Pasados los 65 años,
cuando ser abuelo es un plan, un deseo y una posibilidad, me viene a la memoria
un e-mail que recibí hace tiempo en que alguien se refería a lo que el mundo
cambia en el curso de una vida.
Y es cierto, ¡¡cómo ha
cambiado todo!!, aunque algunas cosas, no tanto: escribí mi primer e-mail en el
año 1991, casi 30 años ha, y recuerdo que la misma aplicación informática ya nos
permitía hacer chat en línea. Aunque, eso sí, no teníamos redes sociales, ni
nuestro perfil era público, eso ha llegado después.
El primer teléfono
móvil que usé, es de poco tiempo después, 1995: era para localizarnos en las
guardias de mi departamento, y, hasta entonces, ese servicio lo prestábamos con
unos buscapersonas. Esos aparatitos fueron usados en la fábrica a partir de
1981, más o menos, aquí me falla la memoria.
¿Y en casa? Cuando yo
tengo recuerdos, algunos de antes del 60, no hay agua caliente en el grifo, se
calienta en un recipiente que tiene la cocina “económica”, todavía de carbón, y
que se vacía por su parte inferior. No hay lavadora, se lava a mano en “la
piedra”, aunque es de madera, cosa que no termino de entender. Todavía tenemos
la “fresquera”, porque las neveras aún están fuera del alcance del sueldo del
trabajador. Y la corriente es de 125 voltios, llevada por cables recubiertos de
tejido.
En mi infancia no hay
hipermercados, y el súper de entonces es más pequeño que la frutería de ahora.

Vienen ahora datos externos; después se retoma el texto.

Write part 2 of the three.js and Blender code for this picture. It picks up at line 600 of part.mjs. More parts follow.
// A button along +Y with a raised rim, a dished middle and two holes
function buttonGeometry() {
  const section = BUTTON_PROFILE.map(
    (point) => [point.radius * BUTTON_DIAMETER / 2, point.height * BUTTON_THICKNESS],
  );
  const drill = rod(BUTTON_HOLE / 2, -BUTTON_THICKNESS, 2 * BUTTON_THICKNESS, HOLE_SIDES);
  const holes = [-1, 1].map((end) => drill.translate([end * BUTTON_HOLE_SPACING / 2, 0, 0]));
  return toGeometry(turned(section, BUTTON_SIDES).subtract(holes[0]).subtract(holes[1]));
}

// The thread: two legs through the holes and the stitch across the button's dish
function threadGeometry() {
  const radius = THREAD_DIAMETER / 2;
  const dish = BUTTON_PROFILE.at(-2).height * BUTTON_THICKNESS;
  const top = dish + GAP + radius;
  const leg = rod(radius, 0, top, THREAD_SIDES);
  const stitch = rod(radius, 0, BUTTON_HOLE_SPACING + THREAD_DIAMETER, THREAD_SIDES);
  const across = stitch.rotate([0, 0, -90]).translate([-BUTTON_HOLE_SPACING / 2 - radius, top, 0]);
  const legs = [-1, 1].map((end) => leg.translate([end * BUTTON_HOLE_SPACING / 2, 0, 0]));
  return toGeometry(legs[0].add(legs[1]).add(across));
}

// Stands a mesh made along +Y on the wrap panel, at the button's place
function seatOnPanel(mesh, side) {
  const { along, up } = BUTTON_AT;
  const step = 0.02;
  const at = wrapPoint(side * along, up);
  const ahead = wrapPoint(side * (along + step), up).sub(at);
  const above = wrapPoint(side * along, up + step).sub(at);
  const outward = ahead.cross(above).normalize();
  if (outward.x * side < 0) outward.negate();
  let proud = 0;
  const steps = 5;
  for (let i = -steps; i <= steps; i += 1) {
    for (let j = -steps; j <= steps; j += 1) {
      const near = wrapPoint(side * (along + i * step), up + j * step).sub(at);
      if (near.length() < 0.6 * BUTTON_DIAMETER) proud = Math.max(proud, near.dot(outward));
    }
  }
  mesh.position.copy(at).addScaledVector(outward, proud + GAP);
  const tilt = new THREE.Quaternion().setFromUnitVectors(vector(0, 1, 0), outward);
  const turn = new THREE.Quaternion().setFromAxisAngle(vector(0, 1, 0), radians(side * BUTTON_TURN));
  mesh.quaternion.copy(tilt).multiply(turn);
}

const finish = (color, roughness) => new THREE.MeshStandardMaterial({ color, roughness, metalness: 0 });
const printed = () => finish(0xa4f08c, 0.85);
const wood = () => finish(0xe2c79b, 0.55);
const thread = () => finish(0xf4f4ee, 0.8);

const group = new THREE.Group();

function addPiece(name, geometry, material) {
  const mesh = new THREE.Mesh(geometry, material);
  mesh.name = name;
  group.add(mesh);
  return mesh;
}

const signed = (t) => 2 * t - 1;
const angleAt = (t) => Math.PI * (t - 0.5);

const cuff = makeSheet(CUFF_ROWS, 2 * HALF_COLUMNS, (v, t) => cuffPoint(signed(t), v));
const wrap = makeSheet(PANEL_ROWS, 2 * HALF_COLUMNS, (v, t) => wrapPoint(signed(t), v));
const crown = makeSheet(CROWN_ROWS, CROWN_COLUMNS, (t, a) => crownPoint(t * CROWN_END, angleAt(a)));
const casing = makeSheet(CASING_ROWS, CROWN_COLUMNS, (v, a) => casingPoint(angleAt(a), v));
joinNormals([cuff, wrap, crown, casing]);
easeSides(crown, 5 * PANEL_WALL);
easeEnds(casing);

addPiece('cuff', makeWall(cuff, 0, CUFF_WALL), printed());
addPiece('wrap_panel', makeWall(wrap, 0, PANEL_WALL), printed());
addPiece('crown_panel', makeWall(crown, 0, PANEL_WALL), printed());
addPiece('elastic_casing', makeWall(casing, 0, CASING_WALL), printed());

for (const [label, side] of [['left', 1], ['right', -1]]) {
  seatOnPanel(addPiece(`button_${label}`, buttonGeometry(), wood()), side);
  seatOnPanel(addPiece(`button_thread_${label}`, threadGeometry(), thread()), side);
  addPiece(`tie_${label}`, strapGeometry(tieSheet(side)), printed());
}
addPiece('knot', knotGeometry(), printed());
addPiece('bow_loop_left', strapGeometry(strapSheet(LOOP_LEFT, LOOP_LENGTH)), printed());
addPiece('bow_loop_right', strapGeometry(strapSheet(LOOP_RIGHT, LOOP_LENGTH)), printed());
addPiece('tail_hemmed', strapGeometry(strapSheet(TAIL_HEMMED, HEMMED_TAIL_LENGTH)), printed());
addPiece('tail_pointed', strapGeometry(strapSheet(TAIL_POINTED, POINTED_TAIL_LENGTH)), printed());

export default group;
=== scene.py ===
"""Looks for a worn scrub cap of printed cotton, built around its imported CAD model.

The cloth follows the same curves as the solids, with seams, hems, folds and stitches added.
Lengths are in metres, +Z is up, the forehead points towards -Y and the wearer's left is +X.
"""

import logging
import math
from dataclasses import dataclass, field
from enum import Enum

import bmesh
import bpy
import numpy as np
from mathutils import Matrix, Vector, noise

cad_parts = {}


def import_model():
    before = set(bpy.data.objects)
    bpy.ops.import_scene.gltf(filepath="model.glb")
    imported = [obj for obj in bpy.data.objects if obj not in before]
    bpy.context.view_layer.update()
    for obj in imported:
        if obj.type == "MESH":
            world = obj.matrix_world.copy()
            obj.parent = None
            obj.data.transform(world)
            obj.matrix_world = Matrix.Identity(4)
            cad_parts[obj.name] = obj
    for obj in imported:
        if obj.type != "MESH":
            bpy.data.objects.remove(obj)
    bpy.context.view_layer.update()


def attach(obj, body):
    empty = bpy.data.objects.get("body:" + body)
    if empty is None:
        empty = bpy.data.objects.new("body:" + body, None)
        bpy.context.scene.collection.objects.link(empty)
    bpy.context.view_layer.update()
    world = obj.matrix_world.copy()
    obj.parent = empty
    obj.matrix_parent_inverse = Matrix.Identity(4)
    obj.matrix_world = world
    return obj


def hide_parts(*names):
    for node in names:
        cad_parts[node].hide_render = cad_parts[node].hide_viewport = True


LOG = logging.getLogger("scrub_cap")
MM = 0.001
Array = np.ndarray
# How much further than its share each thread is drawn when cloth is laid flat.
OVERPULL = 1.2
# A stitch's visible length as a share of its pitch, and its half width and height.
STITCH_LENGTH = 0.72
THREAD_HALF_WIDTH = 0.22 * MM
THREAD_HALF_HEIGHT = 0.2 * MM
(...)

Eso sí, íbamos a la compra todos los días. Y todos los días, se compraba el
periódico, aunque el quiosquero no estuviera. Se cogía el diario y se dejaba el
importe encima del montón correspondiente. No pasaba lo que le pasa a Manolo
ahora: que, si no madruga, le levantan periódicos y de dejar el euro y pico del
precio, nada.
En esos tiempos la
mirilla de la puerta es un agujero, por el que se ve el brillo del ojo que
observa desde dentro. En la casa de mi infancia no hay bañera, eso llegará en
mis ocho años, junto con el agua caliente en la fuente y el lavabo, pero será a
costa de perder un espacio exclusivo para jugar: el patio delantero.
Y además teníamos la
calle y las campas para jugar. No pasaban apenas vehículos. Creo que mi
generación es la última que pudo jugar en la calle: era nuestra, poníamos
cuatro piedras grandes para marcar la portería y ya teníamos campo de futbol
sin barro. Que venía el camión de Sirimiri, el de las gaseosas, pues nos
apartábamos. Ah! y merendábamos fruta recién cogida del árbol.
Y es que éramos de la
calle, en casa no había tele todavía y la radio ponía seriales y a la señora Francis
para las madres. No había lectores de CD y en 1960 vi el primer tocadiscos y el
primer magnetofón de cinta. Lo que digo: pasábamos tanto tiempo en la calle que
la ropa, entre nuestras caídas y rozadas y nuestros estirones, duraba poco y
eso, a base de remiendos y alargamiento de mangas y perneras. Poca ropa se
compraba, mi madre nos las cosía con su máquina ALFA.
El coche llegó más
tarde: en 1968. Para entonces la vida ya había cambiado a mejor, aunque había
ritos que no se perdían, por ejemplo el regateo con los aldeanos por el precio
de la verdura y las legumbres. Y en pesetas. Los Euros no estaban en la mesa de
nadie, el franco andaba por las quince pesetas y el dólar a unas sesenta; la
libra, imposible, por las doscientas.
No recuerdo el precio
de la gasolina, pero sí recuerdo el poste que había en la esquina Carlos
VII-Gral. Castaños, frente a la casa de los tres portales. Y también recuerdo
al tranvía, lo vi pocas veces ya que lo eliminaron en 1959, creo. Lo que si
cambió fue el vagón funerario, que pasó de ser tirado por caballos, a ser un
vehículo motorizado que subía la cuesta de El Ojillo hasta el cementerio.